Парф, удовлетворенный взаимопониманием, начал разливать остатки, чутко прислушиваясь к булькам. Лешка, наконец, справился с пролитым и отложил тряпку в сторону. Потом понюхал руку.
— Тряпкой пахнет, — сообщил он, еще раз втянул в себя воздух и добавил: — Хотя не сильно пахнет. Выпьем, что ли?
Выпили.
Лешка на этот раз закусил сложно: помидорчиком, салом, кусочком черного хлеба и опять салом, но теперь уже смоченным в соке от хрена. Студнев даже загляделся, как ловко у того все укладывалось.

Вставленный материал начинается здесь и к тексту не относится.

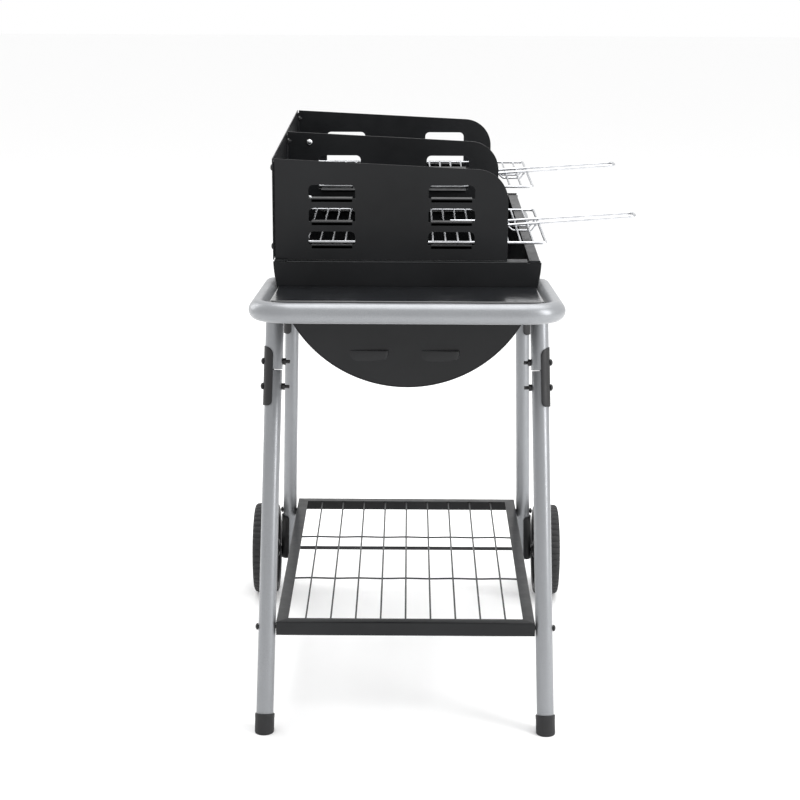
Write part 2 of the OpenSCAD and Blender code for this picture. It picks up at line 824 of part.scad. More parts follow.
// Hairpin handle welded onto the rods. Under each leg of the pin, a brace passes between two rods, runs
// below the last rod and comes up again inside the grid's end wire.
module grid_handle(ys, z) {
    y = (ys[0] + ys[1]) / 2;
    pin_z = z + (rod_wire + grid_wire) / 2 - weld_depth;
    brace_z = z - (grid_wire + brace_wire) / 2 - 0.4;
    brace_x = [grid_front_x - 48, grid_front_x - 40, grid_front_x - 12, grid_front_x - 5];
    bent_bar([
        pin_point(pin_start_x, -1, y, pin_z), pin_point(pin_bend_x, -1, y, pin_z),
        pin_point(handle_tip_x, -1, y, pin_z), pin_point(handle_tip_x, 1, y, pin_z),
        pin_point(pin_bend_x, 1, y, pin_z), pin_point(pin_start_x, 1, y, pin_z)
    ], [60, pin_tip_half - 4, pin_tip_half - 4, 60], grid_wire);
    for (s = [-1, 1]) {
        low = [for (x = brace_x) [x, pin_point(x, s, y, 0)[1], brace_z]];
        bent_bar([pin_point(brace_x[0], s, y, pin_z), low[1], low[2], pin_point(brace_x[3], s, y, pin_z)],
            [4, 4], brace_wire);
    }
}

module front_grid() {
    color("#cfd2d4") in_frame() grid(front_grid_y, front_grid_z);
}

module rear_grid() {
    color("#cfd2d4") in_frame() grid(rear_grid_y, rear_grid_z);
}

module front_grid_handle() {
    color("#d8dadc") in_frame() grid_handle(front_grid_y, front_grid_z);
}

module rear_grid_handle() {
    color("#d8dadc") in_frame() grid_handle(rear_grid_y, rear_grid_z);
}

front_frame();
rear_frame();
front_leg_tube(-1);  // front_leg_left
front_leg_tube(1);  // front_leg_right
rear_leg_tube(-1);  // rear_leg_left
rear_leg_tube(1);  // rear_leg_right
foot_cap(-1);  // foot_cap_left
foot_cap(1);  // foot_cap_right
front_joint_cover(-1);  // front_joint_cover_left
front_joint_cover(1);  // front_joint_cover_right
rear_joint_cover(-1);  // rear_joint_cover_left
rear_joint_cover(1);  // rear_joint_cover_right
joint_bolts();
joint_nuts();
side_shelf();
side_shelf_screws();
bowl_shell();
bowl_front_end();
bowl_rear_end();
bowl_rivets();
bowl_mount_bolts();
bowl_mount_nuts();
bowl_spacers();
charcoal_grate();
lower_shelf_frame();
lower_shelf_wires();
lower_shelf_bolts();
lower_shelf_nuts();
axle();
axle_bracket(-1);  // axle_bracket_left
axle_bracket(1);  // axle_bracket_right
axle_spacers();
wheel(-1);  // wheel_left
wheel(1);  // wheel_right
hub_cap(-1);  // hub_cap_left
hub_cap(1);  // hub_cap_right
windshield_back();
windshield_front_panel();
windshield_middle_front_sheet();
windshield_middle_rear_sheet();
windshield_rear_panel();
windshield_bolts();
windshield_nuts();
partition_screws();
front_grid();
front_grid_handle();
rear_grid();
rear_grid_handle();
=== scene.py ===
"""Looks for the half-barrel charcoal barbecue trolley: smooth bent tubes, folded and pierced sheet metal,
plated wire and moulded plastic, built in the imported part's own frame."""
import bpy
import bmesh
import json
import math
from mathutils import Matrix, Vector


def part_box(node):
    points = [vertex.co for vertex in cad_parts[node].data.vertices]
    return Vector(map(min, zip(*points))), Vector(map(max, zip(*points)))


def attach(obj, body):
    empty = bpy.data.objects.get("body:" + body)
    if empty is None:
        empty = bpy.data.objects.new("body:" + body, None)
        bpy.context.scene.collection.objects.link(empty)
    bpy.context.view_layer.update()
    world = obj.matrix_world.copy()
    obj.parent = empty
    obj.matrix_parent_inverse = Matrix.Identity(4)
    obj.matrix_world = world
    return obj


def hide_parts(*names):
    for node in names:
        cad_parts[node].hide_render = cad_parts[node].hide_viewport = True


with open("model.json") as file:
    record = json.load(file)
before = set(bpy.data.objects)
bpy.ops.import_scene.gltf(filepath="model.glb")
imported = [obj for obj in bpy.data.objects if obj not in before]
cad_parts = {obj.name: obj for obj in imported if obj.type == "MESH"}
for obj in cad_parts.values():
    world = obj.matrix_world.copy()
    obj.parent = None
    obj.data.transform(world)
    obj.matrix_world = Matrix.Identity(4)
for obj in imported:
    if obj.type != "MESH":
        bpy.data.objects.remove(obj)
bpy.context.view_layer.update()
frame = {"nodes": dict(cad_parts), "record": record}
MM = 0.001


# ---- places, from the frame ----

def centre(node):
    low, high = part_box(node)
    return (low + high) / 2


def size(node):
    low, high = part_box(node)
    return high - low


FRONT_FEET_TO_AXLE = 593 * MM
ORIGIN = Vector((centre("bowl_shell").x, centre("axle").y - FRONT_FEET_TO_AXLE, 0))


def at(x, y, z):
    """A point in millimetres from the middle of the front feet, as a point in the row frame."""
    return ORIGIN + Vector((x, y, z)) * MM


def from_origin(node):
    """A node's box in millimetres, measured from the middle of the front feet."""
    low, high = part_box(node)
    return (low - ORIGIN) / MM, (high - ORIGIN) / MM


# Driving dimensions of the trolley, in millimetres
FOOT_HALF = 204.5
SPLAY = 0.02
FRONT_LEAN = 0.28
REAR_LEAN = 0.015
FRONT_LEG_D = 25
REAR_LEG_D = 23
FRAME_D = 26.5
SEAM_Z = 508
REAR_SEAM_Z = SEAM_Z + 5
RAIL_FALL = 0.09
CORNER_R = 44
KNEE_R = 48
AXLE_Y = 593
HANDLE_Y = from_origin("front_frame")[0].y + FRAME_D / 2
HANDLE_Z = 663
REAR_RAIL_Y = from_origin("rear_frame")[1].y - FRAME_D / 2
WHEEL_R = size("wheel_left").z / 2 / MM
SHEET = 1.2
BOWL_FRONT_Y = from_origin("bowl_shell")[0].y - SHEET
BOWL_REAR_Y = from_origin("bowl_shell")[1].y + SHEET
BOWL_R = size("bowl_shell").x / 2 / MM
RIM_Z = from_origin("bowl_shell")[1].z
AXIS_Z = RIM_Z + 6
COVER_BOLTS = (11.5, -25)


def front_leg(z, side=1):
    return at(side * (FOOT_HALF - SPLAY * z), FRONT_LEAN * z, z)


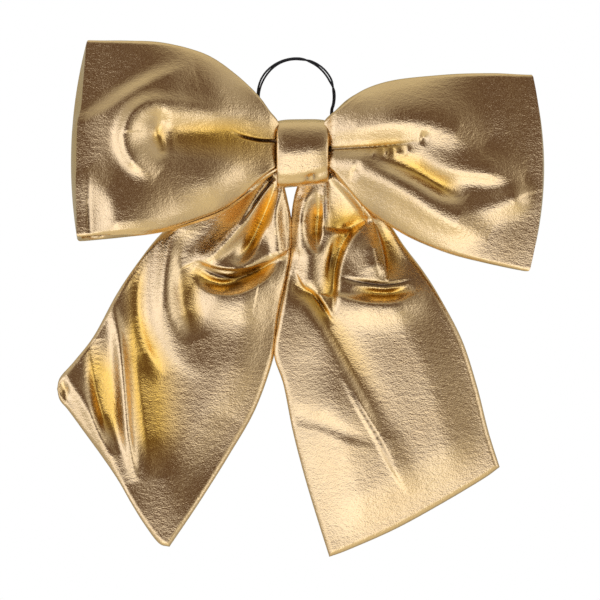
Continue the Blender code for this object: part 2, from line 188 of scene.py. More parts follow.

— Ты, Леха, молодец. Сам сижу, пью, а как погляжу на тебя, так дух захватывает — умеешь выпить.
— Я и закусить умею, — жуя и кивая головой, отвечал Лешка, отправляя очередной кусок сала в крышечку с хреном, а потом в рот. — Я же в поезде думал, чем закусывать будем, а ведь не голодный был!
— А я что-то проголодался, — вступил в разговор Парф. — Давайте колбаски порежем. Студнев взял нож, предварительно отколупав немного кожуры, содрал ее и стал аккуратно нарезать круглые кусочки. Они ложились затейливым орнаментом так, что всем сразу захотелось выпить. Вытерев нож, Студнев отрезал несколько ломтиков и хлеба, умышленно оттягивая желанную минуту - вторая бутылка уже стояла открытой.
— Hу! Со свиданьицем!
Звонко столкнулись стаканы, заколыхалась в них прозрачная жидкость, и тут же была выпита, закушена и одобрена. В который раз похвала от русского человека.
— Давай, Парф, спой что-нибудь веселое! — попросил Студнев.
Порфирий взял гитару, послушал, хорошо ли настроена, и запел про розу в склянке, как гордо и неторопливо она цвела.
— Исторический роман завершал я понемногу! — радостно запели все втроем. — Пробираясь, как в туман, от пролога к эпилогу!
Стоял прекрасный солнечный день. А они были молоды, и никакого эпилога не предвиделось. На столе была еда, которой хватило бы на три дня. За занавешенным окном двигались люди по улице, ехал трамвай из депо, в киоске продавали утренние газеты. На трамвайной остановке стояла девушка и, нахмурив от солнца брови, читала конспект лекций по истории французской литературы.
В этот день не было войны, голода и стихийных бедствий.